-- START OF EXTRACTED ENTRIES --
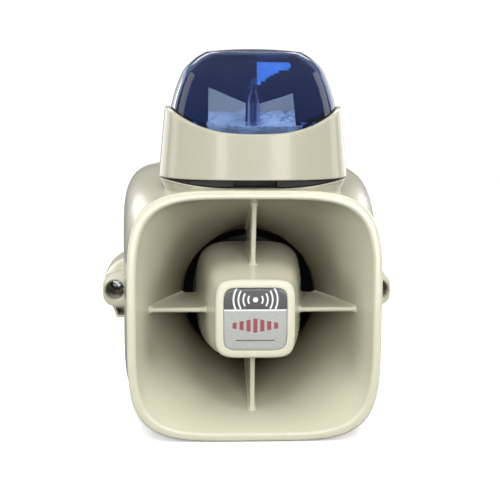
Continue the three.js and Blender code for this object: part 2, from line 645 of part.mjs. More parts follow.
-- END OF EXTRACTED ENTRIES --
-- START OF EXTRACTED ENTRIES --
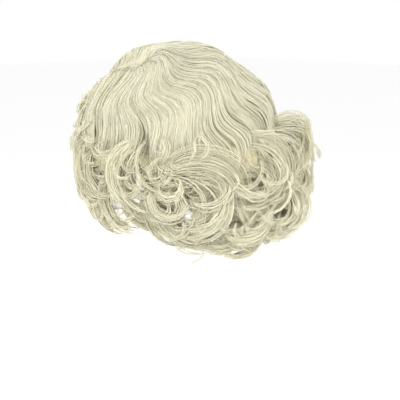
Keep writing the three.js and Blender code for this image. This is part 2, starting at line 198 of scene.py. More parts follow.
-- END OF EXTRACTED ENTRIES --
-- START OF EXTRACTED ENTRIES --
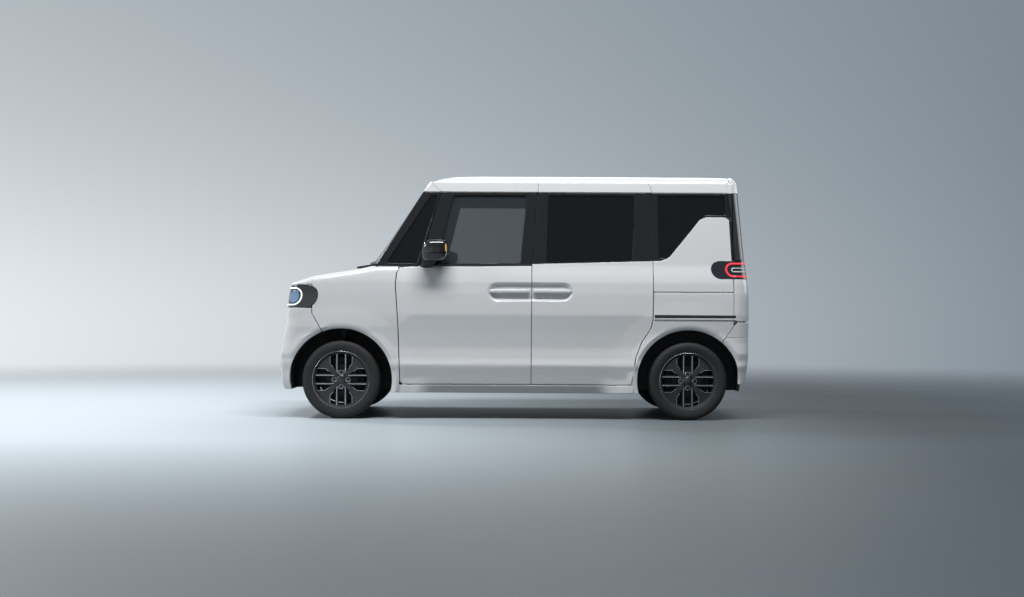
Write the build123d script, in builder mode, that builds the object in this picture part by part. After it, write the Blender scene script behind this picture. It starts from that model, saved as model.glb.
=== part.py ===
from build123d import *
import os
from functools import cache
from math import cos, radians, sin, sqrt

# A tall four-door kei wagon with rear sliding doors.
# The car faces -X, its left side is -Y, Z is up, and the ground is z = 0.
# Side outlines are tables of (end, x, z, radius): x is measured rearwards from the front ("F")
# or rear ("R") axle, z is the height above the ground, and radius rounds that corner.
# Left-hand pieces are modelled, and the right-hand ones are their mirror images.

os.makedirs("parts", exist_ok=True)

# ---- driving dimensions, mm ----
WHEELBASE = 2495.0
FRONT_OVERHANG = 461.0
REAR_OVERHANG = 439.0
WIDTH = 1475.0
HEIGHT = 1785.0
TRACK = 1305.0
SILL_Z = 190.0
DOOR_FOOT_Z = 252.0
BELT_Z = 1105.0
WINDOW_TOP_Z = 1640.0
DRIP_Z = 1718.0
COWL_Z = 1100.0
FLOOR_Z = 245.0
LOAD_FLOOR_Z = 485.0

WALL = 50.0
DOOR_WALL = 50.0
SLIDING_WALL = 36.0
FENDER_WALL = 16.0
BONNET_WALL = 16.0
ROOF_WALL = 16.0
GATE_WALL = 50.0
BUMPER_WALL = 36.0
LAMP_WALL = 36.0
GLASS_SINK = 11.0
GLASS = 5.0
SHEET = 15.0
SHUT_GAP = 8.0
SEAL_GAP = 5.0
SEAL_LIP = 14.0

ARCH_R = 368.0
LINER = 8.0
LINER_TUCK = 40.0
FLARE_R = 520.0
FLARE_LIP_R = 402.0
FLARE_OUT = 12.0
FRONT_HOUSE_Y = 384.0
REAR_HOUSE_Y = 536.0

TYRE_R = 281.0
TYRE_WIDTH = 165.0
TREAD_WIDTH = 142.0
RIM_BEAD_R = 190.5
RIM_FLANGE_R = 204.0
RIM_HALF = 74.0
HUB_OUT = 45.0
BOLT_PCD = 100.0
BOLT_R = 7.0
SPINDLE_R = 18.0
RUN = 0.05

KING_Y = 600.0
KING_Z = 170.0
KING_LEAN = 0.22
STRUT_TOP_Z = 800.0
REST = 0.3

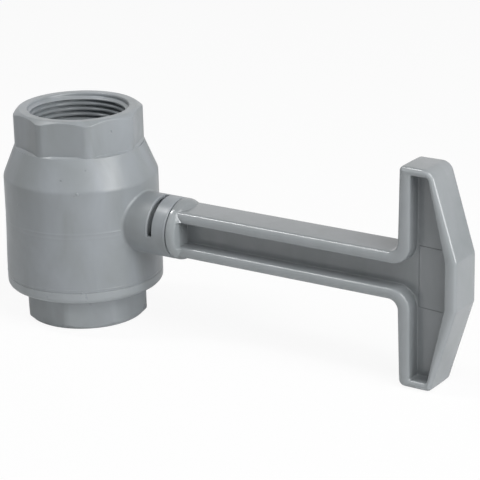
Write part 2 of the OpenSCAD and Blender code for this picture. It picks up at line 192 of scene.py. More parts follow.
-- END OF EXTRACTED ENTRIES --
EXERCISE DESCRIPTION: Say how many lines of the data include the string "this". Nothing other than the number should be given.

RESPONSE: 4